Light action and better than expected economic news kept bond and note futures under moderate pressure. While Treasuries spent most of the day in the red, the bearish conviction was weak. Accordingly, I sense that a bottom may be looming. That said, this is a market that is known for violent trend reversals and today's trade certainly wasn't violent. I suspect that we could see some sort of key-reversal low in the coming days that could extend to, or below 120 in the T-bond and the mid 119's in the T-note. Then again, this market has taken on some new characteristics and could be forming a rounding bottom as we speak (likely just to prove us wrong).
Market influences were mixed. The ISM manufacturing index was reported at 43.7, better than the prior reading of 40.8 and expectations for 42. Conversely, a relatively successful action of 1 and 3 year notes seemed to keep a floor under Treasury prices.

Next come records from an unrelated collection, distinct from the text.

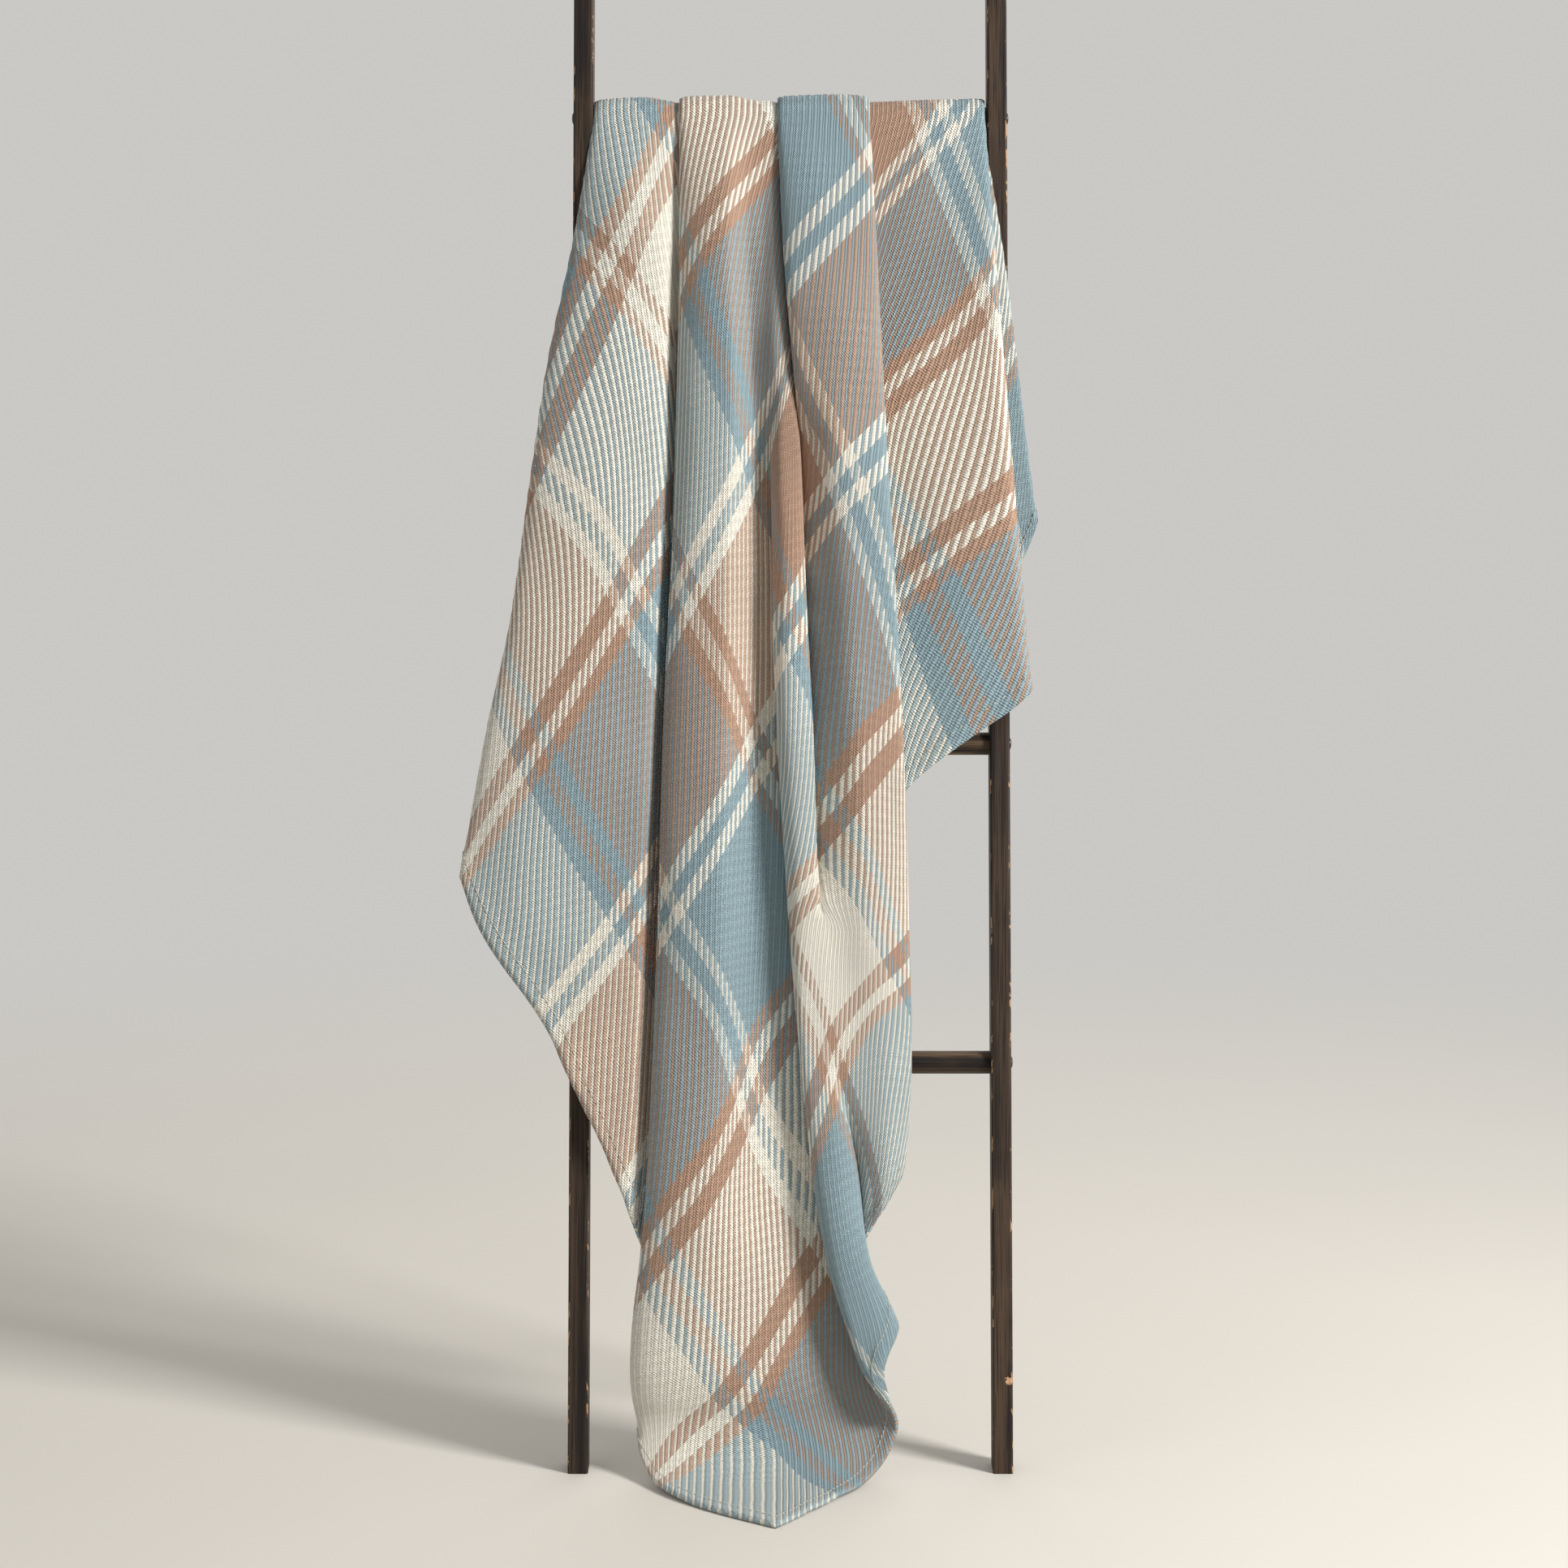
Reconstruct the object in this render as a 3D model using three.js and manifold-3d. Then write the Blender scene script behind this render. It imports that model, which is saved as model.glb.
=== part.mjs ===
// A woven throw hung corner-down over the top rung of a leaning wooden blanket ladder.
// Millimetres, +Z up. The ladder leans back towards +Y, and its face looks towards -Y.
// The origin is the middle of the footprint, on the floor.
import * as THREE from "three";
import { mergeVertices } from "three/addons/utils/BufferGeometryUtils.js";
import Module from "manifold-3d";

const wasm = await Module();
wasm.setup();

// ---------- driving dimensions ----------
const GAP = 0.3; // clearance between touching pieces

const LEAN = THREE.MathUtils.degToRad(13); // how far the ladder leans back from upright
const LADDER_WIDTH = 460; // over the outer faces of the stiles
const STILE_LENGTH = 1600; // along the stile
const STILE_WIDTH = 21; // across the ladder
const STILE_DEPTH = 38; // front to back
const STILE_EDGE_RADIUS = 2.5; // eased long edges
const WALL_CUT = 6; // how deep the plumb cut takes the top rear corner back

const RUNG_RADIUS = 12;
const RUNG_COUNT = 4;
const FIRST_RUNG = 420; // along the stile, from the floor
const RUNG_PITCH = 334.3; // along the stile
const SOCKET_DEPTH = 7; // blind socket in the stile for the rung's end
const RUNG_END_CHAMFER = 1;

const SCREW_HEAD_RADIUS = 6;
const SCREW_HEAD_HEIGHT = 2.2;
const SCREW_SHANK_RADIUS = 2.2;
const SCREW_REACH = 40; // from the stile's outer face to the screw's tip
const SCREW_TIP = 4; // length of the tapered tip
const HEX_RADIUS = 2.3; // corner radius of the drive recess
const HEX_DEPTH = 1.2;

const CLOTH_BACK = 20.8; // the front fall starts this far in front of the ladder's middle plane
const CLOTH_FRONT = 66; // and its folds reach this far
const SADDLE_INNER = RUNG_RADIUS + 0.5;
const SADDLE_OUTER = RUNG_RADIUS + 12;
const SADDLE_WIDTH = 404; // the throw is gathered between the stiles on the rung
const BACK_FALL_THICKNESS = 24;
const TAIL_THICKNESS = 30; // the corner that lies on the floor

// ---------- derived sizes ----------
const HALF_WIDTH = LADDER_WIDTH / 2;
const INNER_FACE = HALF_WIDTH - STILE_WIDTH;
const STILE_CENTRE = HALF_WIDTH - STILE_WIDTH / 2;
const RUNG_HALF_LENGTH = INNER_FACE + SOCKET_DEPTH - GAP;
const RUNG_HEIGHTS = Array.from({ length: RUNG_COUNT }, (_, i) => FIRST_RUNG + i * RUNG_PITCH);
const TOP_RUNG = RUNG_HEIGHTS[RUNG_COUNT - 1];
const LEAN_ROTATION = new THREE.Matrix4().makeRotationX(-LEAN);
const UPRIGHT_ROTATION = new THREE.Matrix4().makeRotationX(LEAN);

// ---------- solids: joining and cutting ----------
function solid(geometry) {
  const bare = geometry.clone();
  bare.deleteAttribute("normal");
  bare.deleteAttribute("uv");
  const merged = mergeVertices(bare, 1e-4);
  return new wasm.Manifold(
    new wasm.Mesh({
      numProp: 3,
      vertProperties: new Float32Array(merged.attributes.position.array),
      triVerts: new Uint32Array(merged.index.array),
    }),
  );
}

function geometryOf(made) {
  const mesh = made.getMesh();
  const geometry = new THREE.BufferGeometry();
  geometry.setAttribute("position", new THREE.BufferAttribute(new Float32Array(mesh.vertProperties), 3));
  geometry.setIndex(new THREE.BufferAttribute(new Uint32Array(mesh.triVerts), 1));
  geometry.computeVertexNormals();
  return geometry;
}

// A round bar along X, from x0 to x1.
function barAlongX(radius, x0, x1, segments = 24) {
  const bar = new THREE.CylinderGeometry(radius, radius, x1 - x0, segments);
  bar.rotateZ(Math.PI / 2);
  bar.translate((x0 + x1) / 2, 0, 0);
  return bar;
}

// A box given by its corners, turned from the floor's frame into the leaning frame.
function uprightBox(low, high) {
  const size = [0, 1, 2].map((i) => high[i] - low[i]);
  const box = new THREE.BoxGeometry(...size);
  box.translate(...[0, 1, 2].map((i) => (low[i] + high[i]) / 2));
  return box.applyMatrix4(UPRIGHT_ROTATION);
}

// An outline in the XZ plane, given as [x, z] points, made thick from y0 to y1.
function slabXZ(outline, y0, y1) {
  const shape = new THREE.Shape(outline.map(([x, z]) => new THREE.Vector2(x, z)));
  const slab = new THREE.ExtrudeGeometry(shape, { depth: y1 - y0, bevelEnabled: false, steps: 1 });
  slab.rotateX(Math.PI / 2);
  slab.translate(0, y1, 0);
  return slab;
}

// An outline in the YZ plane, given as a shape of (y, z), made wide across X.
function slabYZ(shape, width) {
  const slab = new THREE.ExtrudeGeometry(shape, { depth: width, bevelEnabled: false, curveSegments: 16 });
  const toYZ = new THREE.Matrix4().set(0, 0, 1, 0, 1, 0, 0, 0, 0, 1, 0, 0, 0, 0, 0, 1);
  slab.applyMatrix4(toYZ);
  slab.translate(-width / 2, 0, 0);
  return slab;
}

// ---------- materials ----------
const stainedWood = new THREE.MeshStandardMaterial({ color: 0x3a2c22, roughness: 0.6, metalness: 0 });
const darkSteel = new THREE.MeshStandardMaterial({ color: 0x3b3836, roughness: 0.4, metalness: 0.8 });
const wovenCotton = new THREE.MeshStandardMaterial({ color: 0x9fb0b5, roughness: 0.95, metalness: 0 });

function part(name, geometry, material) {
  const mesh = new THREE.Mesh(geometry, material);
  mesh.name = name;
  return mesh;
}

// ---------- the ladder, in its own leaning frame: X across, Y front to back, Z along the stile ----------
function stileSection() {
  const w = STILE_WIDTH / 2;
  const d = STILE_DEPTH / 2;
  const r = STILE_EDGE_RADIUS;
  const section = new THREE.Shape();
  section.moveTo(w, -d + r);
  section.lineTo(w, d - r);
  section.absarc(w - r, d - r, r, 0, Math.PI / 2);
  section.lineTo(-w + r, d);
  section.absarc(-w + r, d - r, r, Math.PI / 2, Math.PI);
  section.lineTo(-w, -d + r);
  section.absarc(-w + r, -d + r, r, Math.PI, Math.PI * 1.5);
  section.lineTo(w - r, -d);
  section.absarc(w - r, -d + r, r, Math.PI * 1.5, Math.PI * 2);
  return section;
}

// side is -1 for the left stile and +1 for the right one.
function stile(side) {
  const below = STILE_DEPTH; // extra length that the floor cut takes off
  const blank = new THREE.ExtrudeGeometry(stileSection(), {
    depth: STILE_LENGTH + below,
    bevelEnabled: false,
    curveSegments: 3,
  });
  blank.translate(side * STILE_CENTRE, 0, -below);
  const rearTopY = STILE_LENGTH * Math.sin(LEAN) + (STILE_DEPTH / 2) * Math.cos(LEAN);
  const floorCut = uprightBox([-400, -200, -200], [400, 200, 0]);
  const wallCut = uprightBox([-400, rearTopY - WALL_CUT, 1400], [400, rearTopY + 200, 1800]);
  let made = solid(blank).subtract(solid(floorCut)).subtract(solid(wallCut));
  for (const height of RUNG_HEIGHTS) {
    const socket = barAlongX(RUNG_RADIUS + GAP, INNER_FACE - 5, INNER_FACE + SOCKET_DEPTH);
    const clearance = barAlongX(SCREW_SHANK_RADIUS + GAP, INNER_FACE, HALF_WIDTH + 5, 12);
    for (const cutter of [socket, clearance]) {
      if (side < 0) cutter.rotateZ(Math.PI);
      cutter.translate(0, 0, height);
      made = made.subtract(solid(cutter));
    }
  }
  return geometryOf(made);
}

// A round rung with eased ends and a pilot hole for a screw in each end.
function rung() {
  const end = RUNG_HALF_LENGTH;
  const profile = [
    [0, -end],
    [RUNG_RADIUS - RUNG_END_CHAMFER, -end],
    [RUNG_RADIUS, -end + RUNG_END_CHAMFER],
    [RUNG_RADIUS, end - RUNG_END_CHAMFER],
    [RUNG_RADIUS - RUNG_END_CHAMFER, end],
    [0, end],
  ];
  const bar = new THREE.LatheGeometry(profile.map(([r, x]) => new THREE.Vector2(r, x)), 32);
  bar.rotateZ(-Math.PI / 2);
  const holeBottom = HALF_WIDTH - SCREW_REACH - 2;
  let made = solid(bar);
  for (const side of [-1, 1]) {
    const pilot = barAlongX(SCREW_SHANK_RADIUS + GAP, holeBottom, HALF_WIDTH, 12);
    if (side < 0) pilot.rotateZ(Math.PI);
    made = made.subtract(solid(pilot));
  }
  return geometryOf(made);
}

// A dome-head screw along +X with its seat at x = 0 and its shank towards -X.
function screw() {
  const seat = GAP;
  const rim = 0.5; // thickness of the head's edge
  const domeSteps = 5;
  const profile = [
    [0, -SCREW_REACH],
    [SCREW_SHANK_RADIUS, -SCREW_REACH + SCREW_TIP],
    [SCREW_SHANK_RADIUS, seat],
    [SCREW_HEAD_RADIUS, seat],
  ];
  for (let i = 0; i <= domeSteps; i += 1) {
    const angle = (i / domeSteps) * (Math.PI / 2);
    const rise = (SCREW_HEAD_HEIGHT - rim) * Math.sin(angle);
    profile.push([SCREW_HEAD_RADIUS * Math.cos(angle), seat + rim + rise]);
  }
  profile[profile.length - 1][0] = 0;
  const body = new THREE.LatheGeometry(profile.map(([r, x]) => new THREE.Vector2(r, x)), 20);
  const recess = new THREE.CylinderGeometry(HEX_RADIUS, HEX_RADIUS, 2 * HEX_DEPTH, 6);
  recess.translate(0, seat + SCREW_HEAD_HEIGHT, 0);
  const made = solid(body).subtract(solid(recess));
  return geometryOf(made).rotateZ(-Math.PI / 2);
}

function ladder() {
  const group = new THREE.Group();
  group.add(part("stile_left", stile(-1), stainedWood));
  group.add(part("stile_right", stile(1), stainedWood));
  RUNG_HEIGHTS.forEach((height, i) => {
    const bar = part(`rung_${i + 1}`, rung(), stainedWood);
    bar.position.z = height;
    const right = part(`screw_right_${i + 1}`, screw(), darkSteel);
    right.position.set(HALF_WIDTH, 0, height);
    const left = part(`screw_left_${i + 1}`, screw(), darkSteel);
    left.position.set(-HALF_WIDTH, 0, height);
    left.rotation.z = Math.PI;
    group.add(bar, right, left);
  });
  group.rotation.x = -LEAN;
  return group;
}

// ---------- the throw: one plain closed solid of its outer shape ----------
// Its front outline lies on the ladder's slope, as [across, along the stile].
const FRONT_OUTLINE = [
  [-202, 1432],
  [-214, 1365],
  [-230, 1278],
  [-252, 1180],
  [-276, 1003],
  [-316, 764],
  [-346, 590],
  [-281, 485],
  [-230, 400],
  [-160, 243],
  [-152, 176],
  [-163, 94],
  [-152, -20],
  [108, -20],
  [106, 135],
  [88, 243],
  [122, 343],
  [127, 510],
  [118, 696],
  [183, 730],
  [250, 806],
  [248, 880],
  [273, 893],
  [250, 1054],
  [232, 1250],
  [206, 1365],
  [202, 1432],
];

// The back fall hangs straight down from the rung to the opposite corner, as [across, height].
const BACK_OUTLINE = [
  [-202, 1385],
  [-202, 1250],
  [-150, 1040],
  [40, 500],
  [110, 500],
  [202, 1000],
  [202, 1385],
];

// The corner that lies on the floor in front of the ladder, as [across, front to back].
const TAIL_OUTLINE = [
  [-152, -18],
  [-148, -60],
  [-112, -115],
  [-58, -175],
  [-8, -203],
  [50, -165],
  [100, -90],
  [108, -18],
];

function saddleShape() {
  const shape = new THREE.Shape();
  const down = 45; // how far the saddle's legs reach below the rung's middle
  shape.moveTo(-SADDLE_OUTER, -down);
  shape.lineTo(-SADDLE_OUTER, 0);
  shape.absarc(0, 0, SADDLE_OUTER, Math.PI, 0, true);
  shape.lineTo(SADDLE_INNER, 0);
  shape.absarc(0, 0, SADDLE_INNER, 0, Math.PI, false);
  shape.lineTo(-SADDLE_INNER, -down);
  shape.closePath();
  return shape;
}

function throwBody() {
  const rungY = TOP_RUNG * Math.sin(LEAN);
  const rungZ = TOP_RUNG * Math.cos(LEAN);
  const front = slabXZ(FRONT_OUTLINE, -CLOTH_FRONT, -CLOTH_BACK).applyMatrix4(LEAN_ROTATION);
  const saddle = slabYZ(saddleShape(), SADDLE_WIDTH);
  saddle.applyMatrix4(LEAN_ROTATION).translate(0, rungY, rungZ);
  const backStart = rungY + SADDLE_INNER;
  const back = slabXZ(BACK_OUTLINE, backStart, backStart + BACK_FALL_THICKNESS);
  const tailShape = new THREE.Shape(TAIL_OUTLINE.map(([x, y]) => new THREE.Vector2(x, y)));
  const tail = new THREE.ExtrudeGeometry(tailShape, { depth: TAIL_THICKNESS, bevelEnabled: false });
  const underFloor = new THREE.BoxGeometry(1200, 1200, 200);
  underFloor.translate(0, 0, -100);
  const joined = [saddle, back, tail].reduce((sum, piece) => sum.add(solid(piece)), solid(front));
  return geometryOf(joined.subtract(solid(underFloor)));
}

// ---------- the whole object, with the origin under the middle of its box ----------
const object = new THREE.Group();
object.add(ladder());
object.add(part("throw", throwBody(), wovenCotton));
object.updateMatrixWorld(true);
const box = new THREE.Box3().setFromObject(object, true);
object.position.set(-(box.min.x + box.max.x) / 2, -(box.min.y + box.max.y) / 2, -box.min.z);

export default object;
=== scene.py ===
"""A woven plaid throw hung over the top rung of a dark wooden blanket ladder.

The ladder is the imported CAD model. The throw is one rectangle of cloth. Every point of it is named by
where it lies in the flat cloth, and placed by the lines that the folds follow from the hem to the rung.
Lengths are in mm where the cloth is worked out, and in metres where they reach Blender.
"""

import math

import bpy
import numpy as np
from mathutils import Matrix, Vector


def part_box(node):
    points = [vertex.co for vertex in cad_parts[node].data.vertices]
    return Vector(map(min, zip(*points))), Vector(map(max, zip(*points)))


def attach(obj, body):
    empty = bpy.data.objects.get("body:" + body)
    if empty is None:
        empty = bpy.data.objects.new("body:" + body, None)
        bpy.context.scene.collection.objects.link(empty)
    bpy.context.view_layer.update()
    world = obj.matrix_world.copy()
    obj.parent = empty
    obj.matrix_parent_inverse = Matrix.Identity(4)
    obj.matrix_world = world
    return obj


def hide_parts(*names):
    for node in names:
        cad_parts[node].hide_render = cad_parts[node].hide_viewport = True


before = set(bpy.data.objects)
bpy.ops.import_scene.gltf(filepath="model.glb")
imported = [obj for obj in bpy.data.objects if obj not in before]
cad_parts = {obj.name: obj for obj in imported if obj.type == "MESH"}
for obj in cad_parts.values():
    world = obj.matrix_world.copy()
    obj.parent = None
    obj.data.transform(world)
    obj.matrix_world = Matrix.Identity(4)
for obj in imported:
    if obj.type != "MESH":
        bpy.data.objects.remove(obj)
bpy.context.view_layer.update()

# ---------------------------------------------------------------- the ladder, read from the frame


def centre_of(node):
    low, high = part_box(node)
    return (low + high) / 2


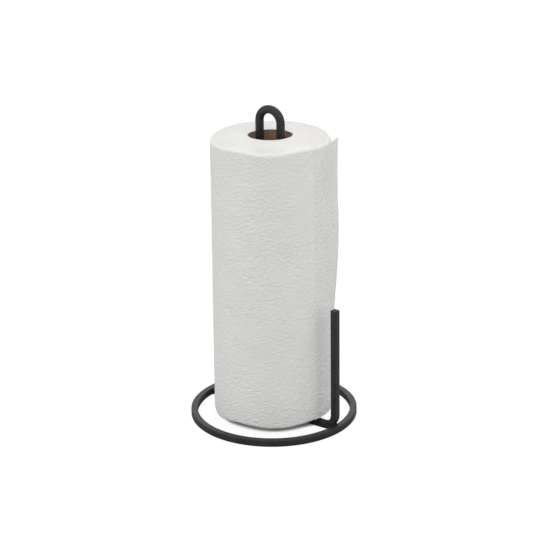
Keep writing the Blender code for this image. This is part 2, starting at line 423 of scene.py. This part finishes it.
def buildHairpin():
    archHeight = postHigh.z - rodRadius - legOffset
    foot = barWidth - hairpin["intoBar"]
    stations = []
    for step in range(hairpin["legSteps"]):
        z = foot + (archHeight - foot) * step / hairpin["legSteps"]
        stations.append((Vector((legOffset, 0, z)), Vector((0, 0, 1)), Vector((0, 1, 0)), Vector((-1, 0, 0))))
    for step in range(hairpin["archSteps"] + 1):
        angle = math.pi * step / hairpin["archSteps"]
        outward = Vector((math.cos(angle), 0, math.sin(angle)))
        tangent = Vector((-math.sin(angle), 0, math.cos(angle)))
        bent = math.sin(angle)
        # the rod flattens a little where it is bent
        stations.append((outward * legOffset + Vector((0, 0, archHeight)), tangent,
                         Vector((0, 1 + hairpin["archFlat"] * bent, 0)),
                         -outward * (1 - hairpin["archFlat"] * bent * 0.5)))
    for step in range(hairpin["legSteps"]):
        z = archHeight + (foot - archHeight) * (step + 1) / hairpin["legSteps"]
        stations.append((Vector((-legOffset, 0, z)), Vector((0, 0, -1)), Vector((0, 1, 0)),
                         Vector((1, 0, 0))))
    section = []
    for side in range(hairpin["sides"]):
        angle = 2 * math.pi * side / hairpin["sides"]
        section.append((rodRadius * math.cos(angle), rodRadius * math.sin(angle)))
    points, faces = sweepSection(stations, section, rodRadius, hairpin["endRound"])
    return addPiece("hairpinPost", points, faces, blackCoat, "holder", ["loop_post"])


# weld beads, small runs of ripples under the coat

bead = {
    "radius": 0.00155,
    "armRadius": 0.0022,
    "ripplePitch": 0.0011,
    "rippleDepth": 0.16,
    "uneven": 0.05,
    "arc": 76,  # degrees that a bead follows round the foot of a leg
    "offLeg": 0.0003,
    "offBar": 0.0002,
    "farPast": (0.0004, 0.0008),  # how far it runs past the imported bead, down and up
    "armPast": 0.0009,
    "sides": 14,
    "stepsPerRipple": 6,
}

def buildBead(name, path, radius, node):
    length = sum((b - a).length for a, b in zip(path, path[1:]))
    steps = max(16, int(length / bead["ripplePitch"] * bead["stepsPerRipple"]))
    runs = np.cumsum([0.0] + [(b - a).length for a, b in zip(path, path[1:])])
    points = []
    for step in range(steps + 1):
        along = length * step / steps
        centre = Vector([float(np.interp(along, runs, [p[axis] for p in path])) for axis in range(3)])
        ahead = Vector([float(np.interp(min(along + 1e-4, length), runs, [p[axis] for p in path]))
                        for axis in range(3)])
        behind = Vector([float(np.interp(max(along - 1e-4, 0), runs, [p[axis] for p in path]))
                         for axis in range(3)])
        tangent = (ahead - behind).normalized()
        across = tangent.orthogonal().normalized()
        up = tangent.cross(across)
        phase = (along / bead["ripplePitch"]) % 1.0
        ripple = 1 - bead["rippleDepth"] * phase ** 2
        reach = min(along, length - along) / radius
        roundEnd = math.sqrt(max(1 - (1 - min(reach, 1)) ** 2, 0.0004))
        size = radius * ripple * roundEnd * (1 + bead["uneven"] * (random.random() - 0.5))
        for side in range(bead["sides"]):
            angle = 2 * math.pi * side / bead["sides"]
            points.append(centre + (across * math.cos(angle) + up * math.sin(angle)) * size)
    count = bead["sides"]
    faces = gridFaces(steps + 1, count, False, True)
    faces.append(tuple(range(count))[::-1])
    faces.append(tuple(range(len(points) - count, len(points))))
    return addPiece(name, points, faces, blackCoat, "holder", [node], 60)


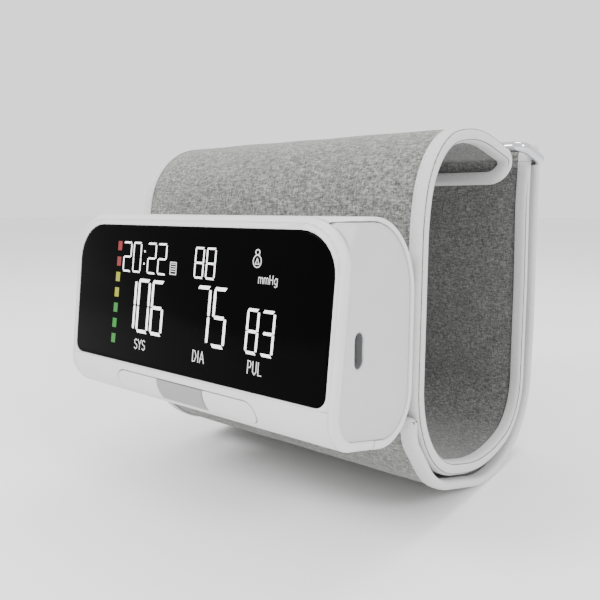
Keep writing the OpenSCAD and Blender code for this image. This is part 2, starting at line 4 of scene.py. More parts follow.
import bmesh
import bpy
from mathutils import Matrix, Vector


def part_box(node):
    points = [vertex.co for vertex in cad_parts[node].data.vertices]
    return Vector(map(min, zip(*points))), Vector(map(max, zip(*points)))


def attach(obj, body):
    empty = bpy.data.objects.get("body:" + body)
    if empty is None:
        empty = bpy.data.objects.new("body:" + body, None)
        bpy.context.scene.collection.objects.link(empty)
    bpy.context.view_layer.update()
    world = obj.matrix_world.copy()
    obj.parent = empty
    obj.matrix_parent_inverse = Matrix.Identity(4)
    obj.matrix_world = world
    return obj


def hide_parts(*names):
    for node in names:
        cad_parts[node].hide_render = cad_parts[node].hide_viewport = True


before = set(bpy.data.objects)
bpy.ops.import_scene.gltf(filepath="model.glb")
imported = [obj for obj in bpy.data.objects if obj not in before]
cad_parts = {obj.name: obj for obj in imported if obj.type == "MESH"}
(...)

For the last year and half we have gotten bad news about the economy and we are now starting to see more favorable news trickle in, the key is to be objective and to look at everything. It seems that all the markets are interconnected as the metals trade with the currencies, energies with equities and all agriculture seems to move together. Observe relationships and follow the flow of money. For instance, we're not in a bull market in stocks but investors who have ignored equities because of a bad experience have missed a huge move, oil inventories are at an 18 year high but oil has moved $9 higher in the last 2 weeks. There is virtually no demand for cotton, yet prices have advanced 40% in the last month. Natural gas prices look cheap, however that was also the case 2 months ago, since then prices have dropped an additional $2. I guess what I'm getting at is don't ignore the good or bad news and be more critical when making decisions in your portfolio.